Master Pennsylvania agency relationships, consumer notice requirements, and broker duties for the PREC salesperson exam under RELRA.

May 1, 2025 · 6 min read

Agency Law in Pennsylvania: Two Layers to Study

Agency law questions appear in both the national and state sections of the Pennsylvania salesperson exam. The national section tests universal principles: fiduciary duties, types of agency, creation and termination, disclosure. The state section tests how Pennsylvania implements agency law specifically — including the Consumer Notice requirement under RELRA.

Budget time for both layers. Candidates who know only the national principles often miss the Pennsylvania-specific questions.

Universal Agency Principles (National Section)

Agency defined: An agent acts on behalf of a principal. In real estate, the broker (and their salesperson) is the agent; the buyer or seller is the principal.

Fiduciary duties — OLDCAR:

  • Obedience — follow the principal's lawful instructions
  • Loyalty — place the principal's interests above all others, including your own
  • Disclosure — reveal all known material facts affecting the transaction
  • Confidentiality — protect confidential information even after the agency ends
  • Accountability — account for all funds held on behalf of the client
  • Reasonable care — exercise professional skill and diligence

Types of agency:

  • Seller's agency — listing broker and affiliated salespersons represent the seller
  • Buyer's agency — broker represents the buyer's interests exclusively
  • Dual agency — one broker (or one firm) represents both buyer and seller in the same transaction; requires informed written consent from both parties
  • Designated agency — different salespersons within the same brokerage represent buyer and seller separately; allowed in Pennsylvania

Sub-agency: A salesperson is legally an agent of the broker, and the broker is the agent of the client.

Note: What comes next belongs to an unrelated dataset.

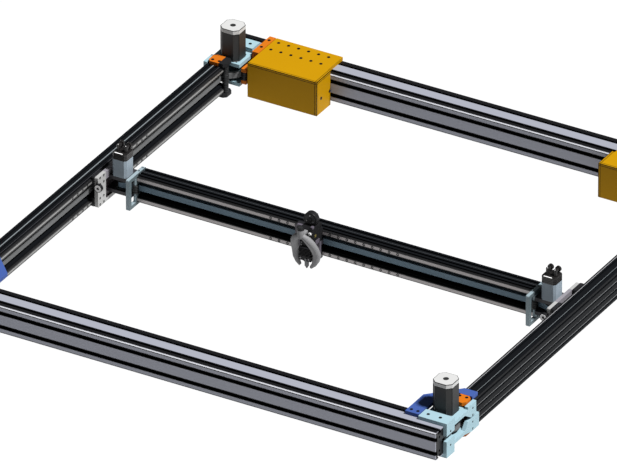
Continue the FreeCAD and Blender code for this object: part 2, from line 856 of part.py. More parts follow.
# Ends of the cross beam: end plate, servo with its pulley, bridges and the carriage plate
end_right = cross_left
end_left = end_right - s.end_plate
carriage_left = side_seat + s.block_top
carriage_right = carriage_left + s.carriage_plate
servo = (inward(s.servo_in), s.cross_place + s.servo_ahead)
cross_roller_spot = (inward(s.cross_roller_in), s.cross_place - s.cross_roller_front)
plate_low = s.cross_place - s.end_front
plate_high = s.cross_place + s.end_back
end_piece = cut(
    "left_end_plate",
    profile("end_plate_blank", "YZ", end_left, s.end_plate,
            bevelled((plate_low, top - s.end_drop), (plate_high, top + s.end_rise), s.end_bevel)),
    [
        box("end_window", (end_left, s.cross_place - s.window_front, top - s.window_bottom),
            (s.end_plate, s.window_front + s.window_back, s.window_bottom - s.window_top)),
    ],
)
window_height = s.window_bottom - s.window_top
end_axle = rod("end_axle", (*cross_roller_spot, top - s.window_bottom), s.axle, window_height)
end_group = fused("left_end_with_axle", [end_piece, end_axle])
keep("left_end_plate", end_group)
keep("right_end_plate", mirrored("right_end_plate", end_group, "X"))

clamp_low = s.cross_place - s.carriage_front + (s.carriage_front + s.carriage_back) / 2 - s.clamp_length / 2
clamp_start = inward(s.outer_guide_in) - s.roller + s.belt_gap
ring = (carriage_right + s.bumper, s.cross_place - s.carriage_front, top - s.bumper_drop)
carriage = grouped("left_carriage_plate", [
    fused("left_carriage", [
        profile("carriage_blank", "YZ", carriage_left, s.carriage_plate,
                bevelled((s.cross_place - s.carriage_front, top - s.carriage_drop),
                         (s.cross_place + s.carriage_back, top + s.carriage_rise), s.carriage_bevel)),
        box("belt_clamp", (clamp_start, clamp_low, belt_level - s.clamp_height / 2),
            (carriage_left - clamp_start, s.clamp_length, s.clamp_height)),
    ]),
    cut("left_bumper", rod("left_bumper_ring", ring, s.bumper, s.bumper_length, "Y"),
        [rod("left_bumper_eye", ring, s.bumper_eye, s.bumper_length, "Y")]),
])
keep("left_carriage_plate", carriage)
keep("right_carriage_plate", mirrored("right_carriage_plate", carriage, "X"))
block_rows = (
    s.cross_place - s.carriage_front + s.plate, s.cross_place + s.carriage_back - s.plate - s.block_length
)
blocks = grouped("left_blocks", [
    profile(f"carriage_block_{i}_{j}", "XZ", start, s.block_length, block_section(side_seat, 1, level))
    for i, level in enumerate(rail_levels)
    for j, start in enumerate(block_rows)
])
keep("carriage_blocks", grouped("carriage_blocks", [blocks, mirrored("right_blocks", blocks, "X")]))

bridge_back = plate_high
servo_front = servo[1] - s.servo_width / 2
bridge_corners = [
    (carriage_right, servo_front), (end_left, servo_front),
    (end_left, bridge_back), (carriage_right, bridge_back),
]
servo_hole = (*servo, s.servo_shaft + s.shaft_fit)
servo_seat = top - s.servo_foot
bridges = grouped("left_bridges", [
    profile("upper_bridge", "XY", servo_seat - s.servo_flange, s.servo_flange, bridge_corners, [servo_hole]),
    profile("lower_bridge", "XY", top - s.low_bridge_drop - s.low_bridge, s.low_bridge,
            bridge_corners, [servo_hole]),
])
keep("servo_bridges", grouped("servo_bridges", [bridges, mirrored("right_bridges", bridges, "X")]))
servo_square = cut_square(servo, s.servo_width, s.servo_bevel)
plugs = []
for i, way in enumerate((-1, 1)):
    base = (servo[0] + s.servo_width / 4 * way - s.plug_width / 2, servo[1])
    low = servo_seat + s.servo_body + s.servo_cap
    plugs.append(box(f"plug_{i}", (*base, low), (s.plug_width, s.plug_width, s.plug_height)))
    plugs.append(box(
        f"elbow_{i}", (base[0], base[1] + s.plug_width, low + s.plug_height - s.plug_width),
        (s.plug_width, s.plug_reach, s.plug_width),
    ))
servo_piece = fused("left_servo", [
    cut("servo_case", profile("servo_blank", "XY", servo_seat, s.servo_body, servo_square),
        [rod("servo_bore", (*servo, servo_seat), s.servo_shaft + s.shaft_fit, shaft_reach)]),
    profile("servo_top", "XY", servo_seat + s.servo_body, s.servo_cap, servo_square),
] + plugs)
keep("left_servo", servo_piece)
keep("right_servo", mirrored("right_servo", servo_piece, "X"))

pulley_low = belt_level - s.cross_pulley_height / 2
bridge_top = top - s.low_bridge_drop
servo_pulley = fused("left_servo_pulley", [
    rod("servo_pulley_seat", (*servo, pulley_low), s.cross_pulley, s.cross_pulley_height),
    rod("servo_pulley_low_rim", (*servo, pulley_low), s.cross_pulley_rim, s.rim_height),
    rod("servo_pulley_high_rim", (*servo, pulley_low + s.cross_pulley_height - s.rim_height),
        s.cross_pulley_rim, s.rim_height),
    rod("servo_pulley_shaft", (*servo, bridge_top - s.low_bridge), s.servo_shaft,
        servo_seat + shaft_reach - s.shaft_end - bridge_top + s.low_bridge),
])
keep("left_servo_pulley", servo_pulley)
keep("right_servo_pulley", mirrored("right_servo_pulley", servo_pulley, "X"))
cross_roller = roller("left_cross_roller", cross_roller_spot, s.cross_roller, s.axle)
keep("left_cross_roller", cross_roller)
keep("right_cross_roller", mirrored("right_cross_roller", cross_roller, "X"))
cross_wheels = [
    (-servo[0], servo[1], s.cross_pulley, 1), (*servo, s.cross_pulley, 1),
    (*cross_roller_spot, s.cross_roller, -1),
    (-cross_roller_spot[0], cross_roller_spot[1], s.cross_roller, -1),
]
keep("cross_belt", belt("cross_belt", cross_wheels, sizes["cross_belt"], sizes["belt_width"]))

# Tool head
tool = s.tool_place
seat = s.cross_place
plate_back = seat - s.block_top
plate_front = plate_back - s.tool_plate
tool_low = tool - s.tool_left
tool_clamp = seat - s.cross_roller_front + s.cross_roller
keep("tool_plate", fused("tool_plate", [
    profile("tool_blank", "XZ", plate_front, s.tool_plate, bevelled(
        (tool_low, top - s.carriage_drop), (tool + s.tool_right, top + s.carriage_rise), s.carriage_bevel
    )),
    box("tool_clamp", (tool_low + s.tool_left / 2, plate_back, belt_level - s.clamp_height / 2),
        (s.clamp_length, tool_clamp - plate_back, s.clamp_height)),
]))
first_block = tool_low + s.tool_block_start
tool_block_rows = (first_block, first_block + s.tool_block + s.tool_block_gap)
keep("tool_blocks", grouped("tool_blocks", [
    profile(f"tool_block_{i}_{j}", "YZ", start, s.tool_block, block_section(seat, -1, level))
    for i, level in enumerate(rail_levels)
    for j, start in enumerate(tool_block_rows)
]))
nozzle_y = seat - s.nozzle_front
tip = top - s.nozzle_drop
nozzle_top = tip + s.nozzle_cone + s.heater_nozzle
keep("nozzle", fused("nozzle", [
    cone("nozzle_tip", (tool, nozzle_y, tip), s.nozzle_mouth, s.nozzle_neck, s.nozzle_cone),
    rod("nozzle_barrel", (tool, nozzle_y, tip + s.nozzle_cone), s.nozzle_body, s.heater_nozzle),
]))
keep("heater_block", box(
    "heater_block", (tool - s.heater_width / 2, nozzle_y - s.heater_width / 2, nozzle_top),
    (s.heater_length, s.heater_width, s.heater_height),
))
sink_low = nozzle_top + s.heater_height
fin_pitch = s.sink_height / sizes["fin_count"]
keep("heat_sink", fused("heat_sink", [
    rod("sink_core", (tool, nozzle_y, sink_low), s.sink_core, s.sink_height)
] + [
    rod(f"fin_{i}", (tool, nozzle_y, sink_low + fin_pitch * i + fin_pitch - s.fin), s.sink_radius, s.fin)
    for i in range(sizes["fin_count"])
]))
drive_low = sink_low + s.sink_height
drive_face = seat - s.drive_front
gear_level = drive_low + s.drive_height - s.drive_motor - s.gear_drop
room = (tool, drive_face, gear_level)
gear_start = (tool, drive_face + s.gear_front, gear_level)
keep("extruder_body", cut(
    "extruder_body",
    box("extruder_case", (tool - s.drive_left, drive_face, drive_low),
        (s.drive_left + s.drive_right, plate_front - drive_face, s.drive_height)),
    [rod("gear_room", room, s.gear + s.gear_gap, s.gear_length + s.gear_front * 2, "Y"),
     rod("gear_shaft_bore", room, s.servo_shaft + s.shaft_fit, s.gear_shaft + s.gear_front * 2, "Y")],
))
keep("extruder_gear", fused("extruder_gear", [
    rod("gear_wheel", gear_start, s.gear, s.gear_length, "Y"),
    rod("gear_shaft", gear_start, s.servo_shaft, s.gear_shaft, "Y"),
]))
keep("extruder_motor", rod(
    "extruder_motor",
    (tool + s.drive_motor_in, plate_front - s.drive_motor_back, drive_low + s.drive_height + s.drive_motor),
    s.drive_motor, s.drive_motor_length, "Y",
))


# Cooling duct: a socket that splits into two arms curving in to the nozzle
def duct_section(name, at, radius, lean):
    item = doc.addObject("Part::Circle", name)
    item.Placement = Placement(Vector(), Rotation(Vector(0, 1, 0), lean))
    bind(item, "Radius", radius)
    return put(item, at)


def duct_arm(name, bulge, bulge_drop, end, way):
    duct_y = seat - s.duct_front
    socket_x = tool + s.duct_in
    shoulder_x = socket_x + bulge * s.duct_shoulder * way
    neck_x = tool + (end + s.duct_neck_out) * way
    sweep, neck_lean, tip_lean = (
        sizes[lean] * way for lean in ("duct_sweep", "duct_neck_lean", "duct_tip_lean")
    )
    stations = (
        (socket_x + s.duct_split * way, duct_y, top + s.duct_foot + s.duct_split, s.duct_throat, 0),
        (shoulder_x, duct_y, top - bulge_drop * s.duct_shoulder_drop, s.duct_tube, -sweep),
        (socket_x + bulge * way, duct_y + s.duct_bulge_in, top - bulge_drop, s.duct_tube, 0),
        (neck_x, seat - s.duct_neck_front, top - s.duct_neck_drop, s.duct_neck, neck_lean),
        (tool + end * way, seat - s.duct_tip_front, top - s.duct_tip_drop, s.duct_tip, tip_lean),
    )
    sections = [
        duct_section(f"{name}_{i}", station[:3], station[3], station[4]) for i, station in enumerate(stations)
    ]
    item = doc.addObject("Part::Loft", name)
    item.Sections = sections
    item.Solid = True
    return item


keep("cooling_duct", fused("cooling_duct", [
    rod("duct_socket", (tool + s.duct_in, seat - s.duct_front, top + s.duct_foot), s.duct_socket,
        s.duct_rise - s.duct_foot),
    box("duct_lug", (tool + s.duct_in - s.duct_lug / 2, seat - s.duct_front, top + s.duct_foot),
        (s.duct_lug, s.duct_front - s.drive_front, s.duct_lug)),
    duct_arm("left_arm", s.duct_left, s.duct_left_drop, s.duct_left_tip, -1),
    duct_arm("right_arm", s.duct_right, s.duct_right_drop, s.duct_right_tip, 1),
]))

doc.recompute()
for item in doc.Objects:
    if {"Invalid", "Error"} & set(item.State):
        raise RuntimeError(f"{item.Label} failed: {item.State}")
for node, item in parts.items():
    shape = item.Shape
    if shape.isNull() or not shape.isValid() or shape.Volume <= 0:
        raise RuntimeError(f"{node} has no valid solid")

os.makedirs("parts", exist_ok=True)
for node, item in parts.items():
    item.Shape.exportStep(f"parts/{node}.step")
print(len(parts), "nodes written")
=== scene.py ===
import math

import bmesh
import bpy
from mathutils import Matrix, Vector


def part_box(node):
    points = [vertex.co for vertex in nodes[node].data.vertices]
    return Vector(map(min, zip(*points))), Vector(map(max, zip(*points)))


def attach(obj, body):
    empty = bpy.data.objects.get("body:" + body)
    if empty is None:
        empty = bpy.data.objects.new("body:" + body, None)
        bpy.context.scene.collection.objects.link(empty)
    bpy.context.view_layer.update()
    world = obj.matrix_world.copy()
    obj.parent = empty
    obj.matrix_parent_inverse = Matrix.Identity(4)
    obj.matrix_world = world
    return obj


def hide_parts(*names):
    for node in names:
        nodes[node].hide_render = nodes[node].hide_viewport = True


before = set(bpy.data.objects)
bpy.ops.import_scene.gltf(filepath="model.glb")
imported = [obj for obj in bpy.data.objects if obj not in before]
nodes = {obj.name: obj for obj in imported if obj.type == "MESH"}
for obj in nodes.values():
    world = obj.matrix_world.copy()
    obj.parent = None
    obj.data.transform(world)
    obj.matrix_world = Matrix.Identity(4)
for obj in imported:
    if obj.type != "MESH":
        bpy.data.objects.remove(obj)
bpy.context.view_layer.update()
mm = 0.001
print("frame loaded")

# The photograph is an isometric view: a far camera with a long lens gives the same lines.
viewSetup = {
    "azimuth": 30, "elevation": 30,  # degrees
    "target": (-0.060, -0.0465, 0.090),  # what the middle of the picture looks at
    "width": 1.578,  # metres across the picture
    "lens": 1200, "sensor": 36,
    "clip": (0.1, 2),  # shares of the camera's distance
}


def wayTo(azimuth, elevation):
    # the way from the machine to what stands at these angles, in degrees
    turn, rise = math.radians(azimuth), math.radians(elevation)
    return Vector((math.sin(turn) * math.cos(rise), -math.cos(turn) * math.cos(rise), math.sin(rise)))


def placed(name, data):
    piece = bpy.data.objects.new(name, data)
    bpy.context.scene.collection.objects.link(piece)
    return piece


def aimed(name, data, way):
    # a camera or lamp that looks back along the way
    piece = placed(name, data)
    piece.rotation_mode = "QUATERNION"
    piece.rotation_quaternion = (-way).to_track_quat("-Z", "Y")
    return piece


def makeCamera(setup):
    camera = bpy.data.cameras.new("camera")
    camera.lens = setup["lens"]
    camera.sensor_width = setup["sensor"]
    distance = setup["width"] * setup["lens"] / setup["sensor"]
    camera.clip_start, camera.clip_end = (distance * share for share in setup["clip"])
    way = wayTo(setup["azimuth"], setup["elevation"])
    piece = aimed("camera", camera, way)
    piece.location = Vector(setup["target"]) + way * distance
    bpy.context.scene.camera = piece


makeCamera(viewSetup)

# Studio: a white floor that lights everything from below, and one strong lamp high on the right
studio = {
    "world": 0.1, "floor": 1.02, "floorSize": 40,
    "keyTurn": 96, "keyRise": 60, "keyPower": 6.7, "keyAngle": 9,
}


def makeStudio(setup):
    world = bpy.data.worlds.new("studio")
    world.use_nodes = True
    background = world.node_tree.nodes["Background"]
    background.inputs["Color"].default_value = (1, 1, 1, 1)
    background.inputs["Strength"].default_value = setup["world"]
    bpy.context.scene.world = world
    bpy.context.scene.view_settings.view_transform = "Standard"
    lamp = bpy.data.lights.new("key", "SUN")
    lamp.energy = setup["keyPower"]
    lamp.angle = math.radians(setup["keyAngle"])
    aimed("key", lamp, wayTo(setup["keyTurn"], setup["keyRise"]))


makeStudio(studio)
print("camera and lights set")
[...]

Salespersons cannot hold their own agency — they act through their employing broker.

Pennsylvania-Specific: Consumer Notice

Pennsylvania requires brokers and salespersons to provide a Consumer Notice to buyers and sellers at the time of first contact. This is one of the most-tested Pennsylvania agency topics.

What is the Consumer Notice?

The Consumer Notice is a standardized form approved by PREC that explains the types of agency relationships available in Pennsylvania (seller's agent, buyer's agent, dual agent, transaction licensee). It notifies consumers of their options before they engage with a licensee.

When must it be given?

At the time of or prior to the first substantive discussion about real estate. In practice, it is given at first meaningful contact — before showing properties, before discussing price, and before signing any agreement.

Important: The Consumer Notice is not an agency agreement. It does not create a representation relationship — it only discloses the options. A separate written representation agreement creates actual agency.

Consequences of failure to provide: Failing to give the Consumer Notice is a RELRA violation subject to PREC discipline, including fines and license suspension.

Transaction Licensee

Pennsylvania recognizes a "transaction licensee" role — a licensee who provides services to a buyer or seller without establishing a fiduciary relationship. Transaction licensees owe honesty, accounting for funds, and reasonable care — but not the full fiduciary duties of loyalty and confidentiality.

This is a Pennsylvania-specific concept that appears on the state section. Know the distinction: a transaction licensee is not an agent and does not represent either party.

Dual Agency in Pennsylvania

Dual agency requires informed written consent from both buyer and seller. The dual agent owes fairness and honesty to both parties but cannot share confidential pricing information or negotiating motivations with the other party.

Exam scenarios: A dual agent should not tell the buyer that the seller has already received no offers and is highly motivated — that is confidential information. A dual agent should not tell the seller that the buyer is pre-approved for more than their offer — also confidential.

Supervision and Responsibility

Under RELRA, a broker is responsible for all real estate activities conducted by their salespersons and associate brokers. This is called vicarious liability. A broker can be disciplined for the acts of their licensees even if the broker had no direct knowledge of the violation — if they failed to properly supervise.

Salespersons must work under a licensed Pennsylvania broker and may not operate independently.